To paraphrase in the old MIT joke: “Several years ago I could barely spell octogenarian and now I are one.”
As if I needed to be reminded, my gorgeous granddaughter Natalie interrupted dinner the other night to advise me that I am now more than eight decades old. Well thanks for that.
Big deal you say? For me it is. Frankly I had not been aware of my aging until hitting that magic 80 number, which I am advised is just that, a number.
As I have aged I have noticed a very gradual declination of my physical and mental abilities, but nothing serious enough for me to be really concerned. Lately, however, that seems to have changed a great deal.
We all admit to having memory problems and they do get worse as we age. Fortunately I am still at an age where eventually that name that I am searching for will suddenly pop into my head, but it is usually an hour or so after I needed it in a conversation. I have heard the same complaint from many of my peers.
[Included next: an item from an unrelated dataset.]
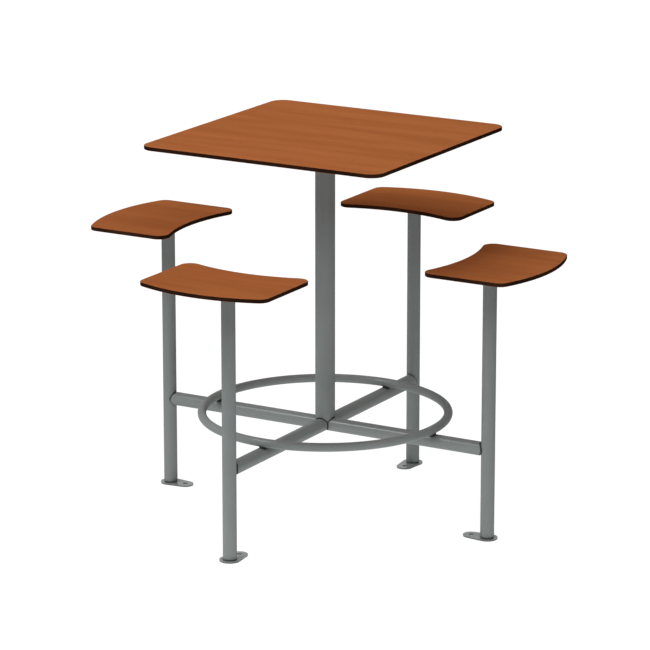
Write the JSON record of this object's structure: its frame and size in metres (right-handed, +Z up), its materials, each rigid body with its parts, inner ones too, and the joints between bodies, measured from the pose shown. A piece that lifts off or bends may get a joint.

You would never think of it happening to me but each week when I turn on my computer to begin paying my bills I end up totally frustrated and tend to make a lot of mistakes. My assistant bookkeeper suggests that I go back to the days when we simply wrote out a check to pay our bills and keep copies in a big box.
Now, of course, I have a magnificent program that allows me to pay bills electronically, transfer funds, make and pay loans, and just about anything involving finance. This is great as long as everything in the computer is working properly and that I am not the least bit tired or groggy from my daily activities. Boy, have I made some doozer mistakes!
I am still trying to figure out all the things that can be done with my iPhone and I think I have about 10 percent of it down pat. Fortunately, I have a bunch of grandchildren to help me out when I get into trouble, which is quite frequently. How do those little runts get to learn so much about these extremely complicated devices to the point when they more or less laugh at me for being unable to do what to them is just basic stuff.
Okay, I admit that I am not a rocket scientist, but when I was younger, and that was a long time ago, my hobby was amateur radio and I used to build and operate all kinds of electronic equipment, transmitters, receivers, and all the stuff that went with them. Many people thought I was some kind of genius. Naturally I thought anything technical or electronic that would come along later would be duck soup for me. Wrong again!
Mechanically, I still know how to hold a screwdriver and a wrench, the problem being that I simply do not know what to do with them. I recently had to change a lightbulb in my closet. My assistant maintenance person insisted that I call an electrician. Do you know how embarrassing it would be to call an electrician to screw in a lightbulb? My maintenance manager would not allow me to climb the one or two steps on a stool to reach the lightbulb.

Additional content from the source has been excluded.